Während die Nationalhymne kurz vor dem Anpfiff von Schiedsrichter Wolfgang Stark (Ergolding) abgespielt wurde, rollten russische Anhänger am Nationalfeiertag des Landes ein riesiges Banner aus, das die komplette Fankurve bedeckte: "This is Russia", stand darauf, abgebildet war ein furchterregender Krieger. Die polnischen Fans reagierten mit einem Pfeifkonzert und lautstarken "Polska"-Rufen.
Die polnischen Behörden waren bereits den gesamten Tag in erhöhte Alarmbereitschaft versetzt worden. Ab dem Vormittag glich die Warschauer Innenstadt einer Hochsicherheitszone. Überall standen Hundertschaften der Polizei, Sondereinsatzkräfte in Kampfmontur beteiligten sich an der Bewachung des Fanmarsches.

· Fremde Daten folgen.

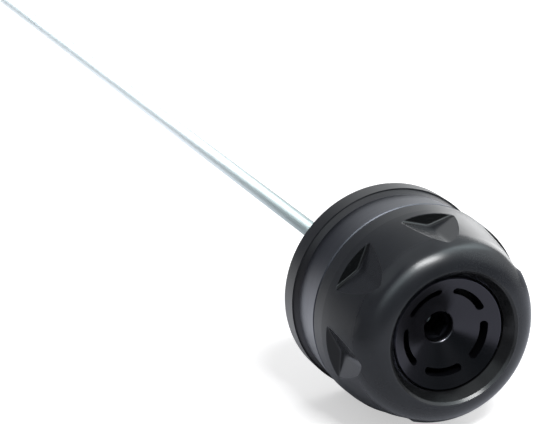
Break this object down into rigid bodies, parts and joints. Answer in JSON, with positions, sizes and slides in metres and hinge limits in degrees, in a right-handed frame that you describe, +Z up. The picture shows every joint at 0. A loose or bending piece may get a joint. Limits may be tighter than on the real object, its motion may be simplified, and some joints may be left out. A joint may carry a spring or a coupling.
{
  "type": "axle protector",
  "caption": "Motorbike axle protector: a round nylon slider pad with milled pockets, an aluminium collar and seat ring, and a slotted clamp cap on a long threaded rod.",
  "frame": {"origin": "centre of the rear seat face, on the wheel axle's axis", "axes": "+Z up, +Y along the axle's axis from the seat face down the rod, the pad's nose towards -Y"},
  "size_m": [0.071, 0.5546, 0.071],
  "materials": {
    "pad_plastic": "turned, satin on the nose and fine-grained on the taper",
    "seat_plastic": "satin, turned",
    "collar_aluminium": "black anodised, satin",
    "cap_aluminium": "blue-black anodised, fine turned lines",
    "plain_aluminium": "as turned",
    "zinc_steel": "bright zinc plated",
    "ring_rubber": "moulded, matte"
  },
  "bodies": {
    "root": {"slider_pad": "pad_plastic", "clamp_cap": "cap_aluminium", "cap_o_ring": "ring_rubber", "core_sleeve": "plain_aluminium", "collar": "collar_aluminium", "seat_ring": "seat_plastic", "clamp_washer": "zinc_steel", "clamp_nut": "zinc_steel", "axle_bush": "seat_plastic", "bush_o_ring_1": "ring_rubber", "bush_o_ring_2": "ring_rubber", "threaded_rod": "zinc_steel"}
  },
  "joints": []
}
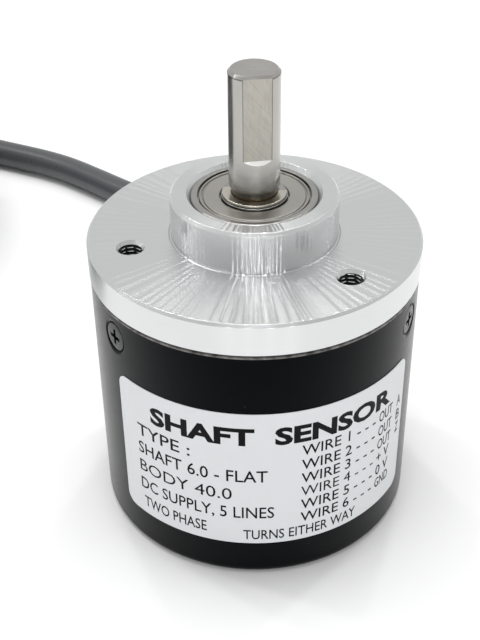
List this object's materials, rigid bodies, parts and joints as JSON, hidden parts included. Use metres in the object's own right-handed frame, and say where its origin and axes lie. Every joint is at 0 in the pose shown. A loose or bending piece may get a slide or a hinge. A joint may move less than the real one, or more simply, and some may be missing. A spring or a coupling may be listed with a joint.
{
  "type": "rotary encoder",
  "caption": "Round-bodied incremental rotary encoder: flanged aluminium front with pilot boss, flatted solid shaft, black cover and a side cable wound into a coil.",
  "frame": {"origin": "centre of the flat rear face of the cover, on the shaft's axis", "axes": "+Z along the shaft towards its free end, -Y through the middle of the label, +Y through the cable outlet"},
  "size_m": [0.138, 0.1285, 0.0581],
  "materials": {
    "turned_aluminium": "fine circular turning marks, bright",
    "black_cover": "smooth satin-gloss black",
    "black_screw": "black oxide, slightly glossy",
    "label_film": "silver-white film, satin",
    "ground_shaft": "ground, slightly warm on the flat",
    "bearing_steel": "ground and polished",
    "shield_steel": "pressed sheet, satin",
    "spring_steel": "dark spring steel",
    "cage_brass": "satin",
    "machined_brass": "turned",
    "disc_glass": "clear, polished",
    "dark_plastic": "moulded",
    "clear_epoxy": "clear, slightly blue",
    "chip_resin": "moulded resin",
    "board_laminate": "green solder resist",
    "capacitor_sleeve": "shrunk sleeve",
    "white_nylon": "natural nylon",
    "gland_rubber": "matt moulded rubber",
    "cable_jacket": "dark slate, satin PVC",
    "tie_nylon": "black nylon",
    "lead_black_insulation": "PVC",
    "lead_white_insulation": "PVC",
    "lead_orange_insulation": "PVC",
    "lead_brown_insulation": "PVC",
    "lead_blue_insulation": "PVC",
    "shield_braid": "twisted tinned strands"
  },
  "bodies": {
    "housing": {"mounting_flange": "turned_aluminium", "cover": "black_cover", "cover_screw_1": "black_screw", "cover_screw_2": "black_screw", "cover_screw_3": "black_screw", "rating_label": "label_film", "front_outer_race": "bearing_steel", "front_upper_shield": "shield_steel", "front_lower_shield": "shield_steel", "rear_outer_race": "bearing_steel", "rear_upper_shield": "shield_steel", "rear_lower_shield": "shield_steel", "preload_wave_washer": "spring_steel", "emitter_holder": "dark_plastic", "infrared_emitter": "clear_epoxy", "photo_sensor": "chip_resin", "scanning_reticle": "disc_glass", "circuit_board": "board_laminate", "board_screw_1": "black_screw", "board_screw_2": "black_screw", "board_screw_3": "black_screw", "line_driver_chip": "chip_resin", "smoothing_capacitor": "capacitor_sleeve", "wire_connector": "white_nylon", "cable_gland": "gland_rubber", "crimp_band": "spring_steel", "core_bundle": "white_nylon", "cable": "cable_jacket", "cable_coil": "cable_jacket", "coil_tie": "tie_nylon", "lead_black": "lead_black_insulation", "lead_white": "lead_white_insulation", "lead_orange": "lead_orange_insulation", "lead_brown": "lead_brown_insulation", "lead_blue": "lead_blue_insulation", "lead_shield": "shield_braid"},
    "rotor": {"shaft": "ground_shaft", "front_retaining_ring": "spring_steel", "rear_retaining_ring": "spring_steel", "front_inner_race": "bearing_steel", "rear_inner_race": "bearing_steel", "disc_hub": "machined_brass", "code_disc": "disc_glass", "disc_clamp_ring": "machined_brass"},
    "front_balls": {"front_ball_cage": "cage_brass", "front_ball_1": "bearing_steel", "front_ball_2": "bearing_steel", "front_ball_3": "bearing_steel", "front_ball_4": "bearing_steel", "front_ball_5": "bearing_steel", "front_ball_6": "bearing_steel", "front_ball_7": "bearing_steel"},
    "rear_balls": {"rear_ball_cage": "cage_brass", "rear_ball_1": "bearing_steel", "rear_ball_2": "bearing_steel", "rear_ball_3": "bearing_steel", "rear_ball_4": "bearing_steel", "rear_ball_5": "bearing_steel", "rear_ball_6": "bearing_steel", "rear_ball_7": "bearing_steel"}
  },
  "joints": [
    {"name": "shaft_spin", "type": "hinge", "parent": "housing", "child": "rotor", "pos_m": [0, 0, 0.0377], "axis": [0, 0, 1], "continuous": true},
    {"name": "front_cage_spin", "type": "hinge", "parent": "housing", "child": "front_balls", "pos_m": [0, 0, 0.0401], "axis": [0, 0, 1], "continuous": true},
    {"name": "rear_cage_spin", "type": "hinge", "parent": "housing", "child": "rear_balls", "pos_m": [0, 0, 0.0251], "axis": [0, 0, 1], "continuous": true}
  ],
  "couplings": [
    {"joint": "front_cage_spin", "follows": "shaft_spin", "ratio": 0.3867},
    {"joint": "rear_cage_spin", "follows": "shaft_spin", "ratio": 0.3867}
  ]
}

Das werde die größte Herausforderung für sämtliche Ordnungskräfte in der Hauptstadt, hatte der polnische Innenminister Jacek Cichocki bereits am Montag erklärt. Man werde die Situation ständig auf mögliche Gefahrenherde hin analysieren. Man hoffe, dass die pessimistischen Szenarien nicht eintreten werden. Doch bei dem von Anfang an kritisch gesehenen Marsch zum Stadion eskalierte die Situation.
Beziehungen zwischen Russland und Polen belastet
Bis zu 20.000 russische Fans hatte die Polizei erwartet, nur 9800 waren im Besitz einer Eintrittskarte. Daher war Polens EM-Turnierdirektor Adam Olkowicz in großer Sorge. "Das ist eine große Herausforderung", sagte Olkowicz. Sicherheit sei eines der schwierigsten Themen. Man könne nicht alles vorhersehen.
Die Beziehungen zwischen Russland und Polen sind durch zahlreiche kriegerische Auseinandersetzungen belastet. Im Polnisch-Sowjetischen Krieg (1919 bis 1921) starben Zehntausende Menschen. Im Zweiten Weltkrieg waren in Katyn (heute Russland) bei einem Massaker der sowjetischen Geheimpolizei Tausende Polen ermordet worden.
Vor zwei Jahren war der damalige polnische Präsident Lech Kaczynski auf dem Weg zu einer Trauerfeier anlässlich des 70. Jahrestages des Massakers bei einem Flugzeugabsturz bei Smolensk in Russland mit weiteren Regierungsmitgliedern tödlich verunglückt. Die genauen Umstände sind bis heute unklar.
"Jede Kleinigkeit wird die historischen Missstände, die nie ganz aufgeklärt wurden, wieder ans Tageslicht bringen", sagte Andrzej Rychard, ein Soziologe an der polnischen Akademie der Wissenschaften, in Hinblick auf das Spiel.
In der Nacht vor der Begegnung hatten polnische Fans das russische Teamhotel in Warschau unter Dauerbeschallung gestellt. Bis in die frühen Morgenstunden grölten sich bier- und wodkaselige Anhänger des Co-Gastgebers vor dem edlen Le Meridien Bristol an der Prachtstraße Krakowskie Przedmiescie die Seele aus dem Leib, um Andrej Arschawin und Co. den Schlaf zu rauben.
Dabei verbanden die Fans am Rande der Warschauer Altstadt ausdauernd das Angenehme mit dem Nützlichen. Nur wenige Meter entfernt befindet sich das Przekaski Zarkaski, eine der angesagtesten Kneipen der Stadt.